[BEGIN]

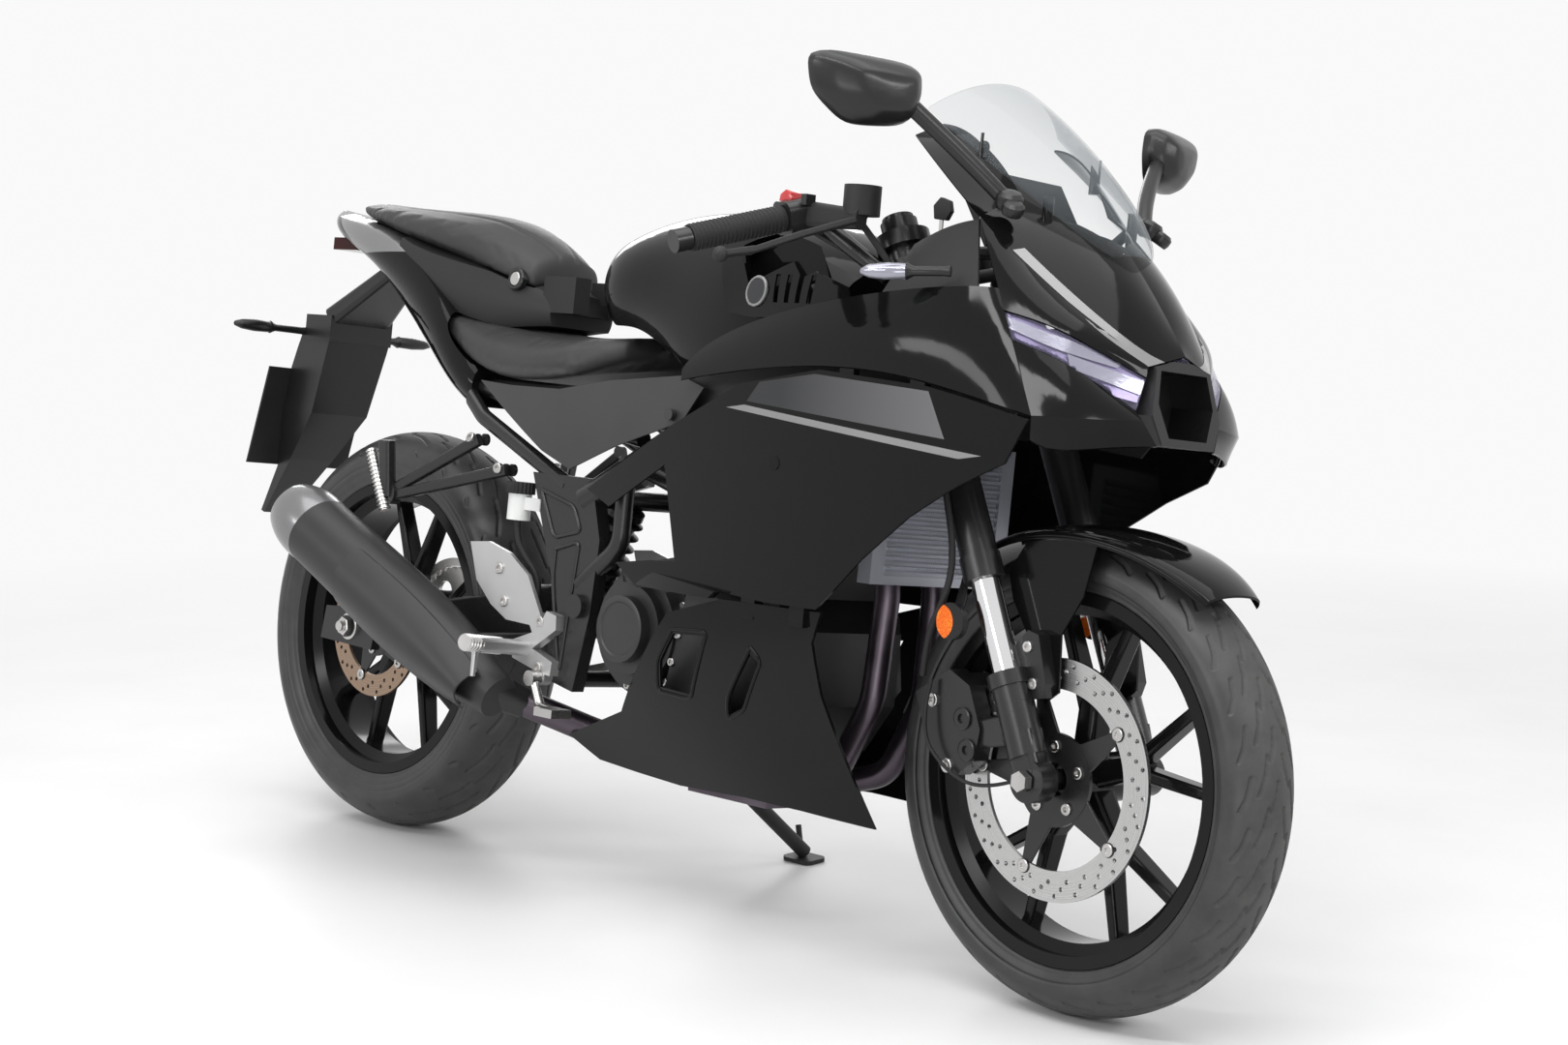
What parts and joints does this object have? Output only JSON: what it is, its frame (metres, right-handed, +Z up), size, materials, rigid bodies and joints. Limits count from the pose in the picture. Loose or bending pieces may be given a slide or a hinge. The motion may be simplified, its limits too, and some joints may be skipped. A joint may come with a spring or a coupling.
{
  "type": "sport motorcycle on its side stand",
  "caption": "Fully faired sport motorcycle parked on its side stand, with turning wheels, steering and a folding stand.",
  "frame": {"origin": "on the floor, below the middle of the parked machine's bounding box", "axes": "+X forwards along the wheelbase, +Y to the rider's left, +Z up from the floor"},
  "size_m": [2.0905, 0.771, 1.1779],
  "materials": {
    "gloss_black": "gloss",
    "matte_black": "matte",
    "black_metal": "satin",
    "dark_engine": "satin",
    "aluminium": "satin",
    "steel": "brushed",
    "chrome": "polished",
    "rubber": "matte",
    "tyre": "matte",
    "seat": "matte",
    "screen": "clear",
    "lamp": "clear",
    "orange": "gloss",
    "red": "gloss"
  },
  "bodies": {
    "chassis": {"chain": "black_metal", "dashboard": "matte_black", "engine": "dark_engine", "engine_covers": "dark_engine", "exhaust_headers": "dark_engine", "fluid_reservoir": "matte_black", "frame_cross_tubes": "black_metal", "frame_left": "black_metal", "frame_right": "black_metal", "front_cowl": "gloss_black", "fuel_tank": "gloss_black", "headlights": "lamp", "heat_shield": "matte_black", "indicators": "matte_black", "inner_trims": "matte_black", "licence_plate": "matte_black", "lower_fairing_left": "gloss_black", "lower_fairing_right": "gloss_black", "mirrors": "matte_black", "muffler": "matte_black", "muffler_cap": "aluminium", "nose_duct": "matte_black", "pedals": "aluminium", "pillion_seat": "seat", "pillion_steps": "black_metal", "radiator": "aluminium", "rear_fender": "matte_black", "rear_pins": "steel", "rider_seat": "seat", "rider_steps": "aluminium", "seat_base": "matte_black", "shock": "black_metal", "side_covers": "matte_black", "side_fairing_left": "gloss_black", "side_fairing_right": "gloss_black", "swingarm": "black_metal", "tail_cowl": "gloss_black", "tail_light": "red", "tank_covers": "gloss_black", "windscreen": "screen"},
    "steering": {"fork_outers": "black_metal", "fork_inners": "chrome", "handlebars": "black_metal", "grips": "rubber", "levers": "black_metal", "reflectors": "orange", "upper_clamp": "black_metal", "lower_clamp": "black_metal", "front_axle": "steel", "front_fender": "gloss_black", "front_caliper": "black_metal", "fork_feet": "black_metal"},
    "front_wheel": {"front_tyre": "tyre", "front_rim": "black_metal", "front_brake_disc": "steel", "front_disc_carrier": "black_metal"},
    "rear_wheel": {"rear_tyre": "tyre", "rear_rim": "black_metal", "rear_brake_disc": "steel", "rear_sprocket": "steel", "rear_disc_carrier": "black_metal"},
    "side_stand_leg": {"side_stand": "black_metal"}
  },
  "joints": [
    {"name": "steering_turn", "type": "hinge", "parent": "chassis", "child": "steering", "pos_m": [0.44972, -0.0242, 0.8462], "axis": [-0.4226, 0.1261, 0.8975], "range_deg": [-30.6, 37.4]},
    {"name": "front_wheel_spin", "type": "hinge", "parent": "steering", "child": "front_wheel", "pos_m": [0.75264, -0.10442, 0.29147], "axis": [0.0537, 0.992, -0.1141], "continuous": true},
    {"name": "rear_wheel_spin", "type": "hinge", "parent": "chassis", "child": "rear_wheel", "pos_m": [-0.6273, -0.09928, 0.31199], "axis": [0, 0.9903, -0.1392], "continuous": true},
    {"name": "side_stand_fold", "type": "hinge", "parent": "chassis", "child": "side_stand_leg", "pos_m": [-0.0253, 0.00394, 0.19852], "axis": [0, 0.9903, -0.1392], "range_deg": [0, 88]}
  ]
}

[END]

■ GIVEN PROBLEM
Repeat the data above, word for word.

■ FINISHED EXERCISE
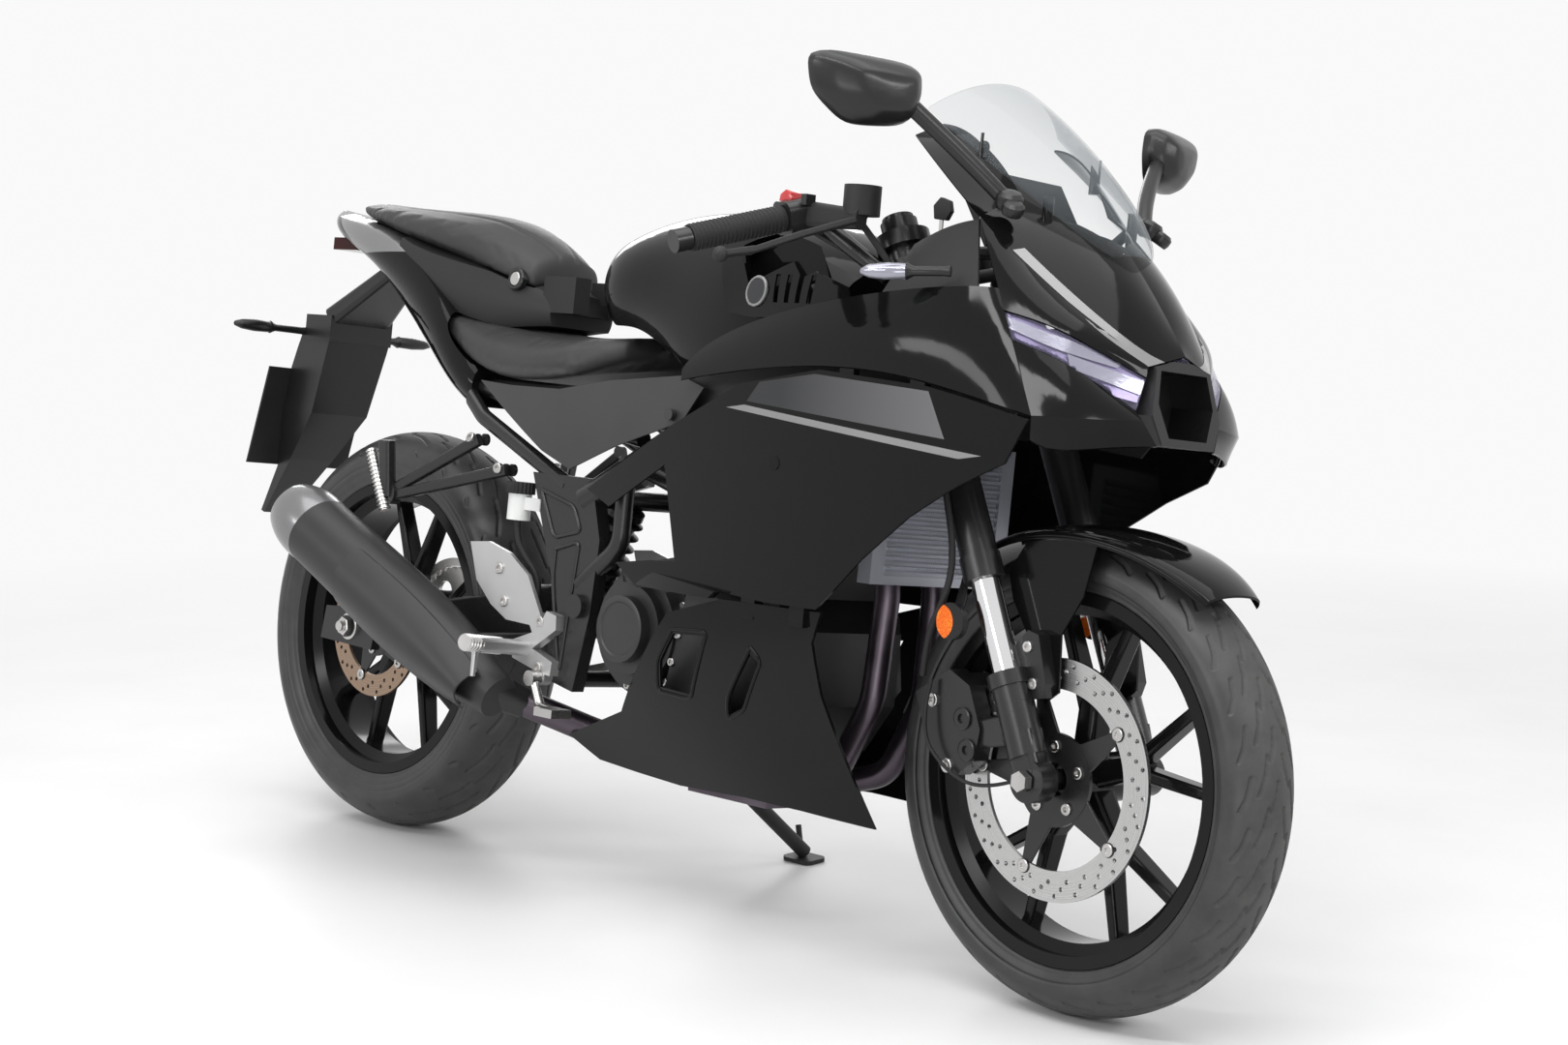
What parts and joints does this object have? Output only JSON: what it is, its frame (metres, right-handed, +Z up), size, materials, rigid bodies and joints. Limits count from the pose in the picture. Loose or bending pieces may be given a slide or a hinge. The motion may be simplified, its limits too, and some joints may be skipped. A joint may come with a spring or a coupling.
{
  "type": "sport motorcycle on its side stand",
  "caption": "Fully faired sport motorcycle parked on its side stand, with turning wheels, steering and a folding stand.",
  "frame": {"origin": "on the floor, below the middle of the parked machine's bounding box", "axes": "+X forwards along the wheelbase, +Y to the rider's left, +Z up from the floor"},
  "size_m": [2.0905, 0.771, 1.1779],
  "materials": {
    "gloss_black": "gloss",
    "matte_black": "matte",
    "black_metal": "satin",
    "dark_engine": "satin",
    "aluminium": "satin",
    "steel": "brushed",
    "chrome": "polished",
    "rubber": "matte",
    "tyre": "matte",
    "seat": "matte",
    "screen": "clear",
    "lamp": "clear",
    "orange": "gloss",
    "red": "gloss"
  },
  "bodies": {
    "chassis": {"chain": "black_metal", "dashboard": "matte_black", "engine": "dark_engine", "engine_covers": "dark_engine", "exhaust_headers": "dark_engine", "fluid_reservoir": "matte_black", "frame_cross_tubes": "black_metal", "frame_left": "black_metal", "frame_right": "black_metal", "front_cowl": "gloss_black", "fuel_tank": "gloss_black", "headlights": "lamp", "heat_shield": "matte_black", "indicators": "matte_black", "inner_trims": "matte_black", "licence_plate": "matte_black", "lower_fairing_left": "gloss_black", "lower_fairing_right": "gloss_black", "mirrors": "matte_black", "muffler": "matte_black", "muffler_cap": "aluminium", "nose_duct": "matte_black", "pedals": "aluminium", "pillion_seat": "seat", "pillion_steps": "black_metal", "radiator": "aluminium", "rear_fender": "matte_black", "rear_pins": "steel", "rider_seat": "seat", "rider_steps": "aluminium", "seat_base": "matte_black", "shock": "black_metal", "side_covers": "matte_black", "side_fairing_left": "gloss_black", "side_fairing_right": "gloss_black", "swingarm": "black_metal", "tail_cowl": "gloss_black", "tail_light": "red", "tank_covers": "gloss_black", "windscreen": "screen"},
    "steering": {"fork_outers": "black_metal", "fork_inners": "chrome", "handlebars": "black_metal", "grips": "rubber", "levers": "black_metal", "reflectors": "orange", "upper_clamp": "black_metal", "lower_clamp": "black_metal", "front_axle": "steel", "front_fender": "gloss_black", "front_caliper": "black_metal", "fork_feet": "black_metal"},
    "front_wheel": {"front_tyre": "tyre", "front_rim": "black_metal", "front_brake_disc": "steel", "front_disc_carrier": "black_metal"},
    "rear_wheel": {"rear_tyre": "tyre", "rear_rim": "black_metal", "rear_brake_disc": "steel", "rear_sprocket": "steel", "rear_disc_carrier": "black_metal"},
    "side_stand_leg": {"side_stand": "black_metal"}
  },
  "joints": [
    {"name": "steering_turn", "type": "hinge", "parent": "chassis", "child": "steering", "pos_m": [0.44972, -0.0242, 0.8462], "axis": [-0.4226, 0.1261, 0.8975], "range_deg": [-30.6, 37.4]},
    {"name": "front_wheel_spin", "type": "hinge", "parent": "steering", "child": "front_wheel", "pos_m": [0.75264, -0.10442, 0.29147], "axis": [0.0537, 0.992, -0.1141], "continuous": true},
    {"name": "rear_wheel_spin", "type": "hinge", "parent": "chassis", "child": "rear_wheel", "pos_m": [-0.6273, -0.09928, 0.31199], "axis": [0, 0.9903, -0.1392], "continuous": true},
    {"name": "side_stand_fold", "type": "hinge", "parent": "chassis", "child": "side_stand_leg", "pos_m": [-0.0253, 0.00394, 0.19852], "axis": [0, 0.9903, -0.1392], "range_deg": [0, 88]}
  ]
}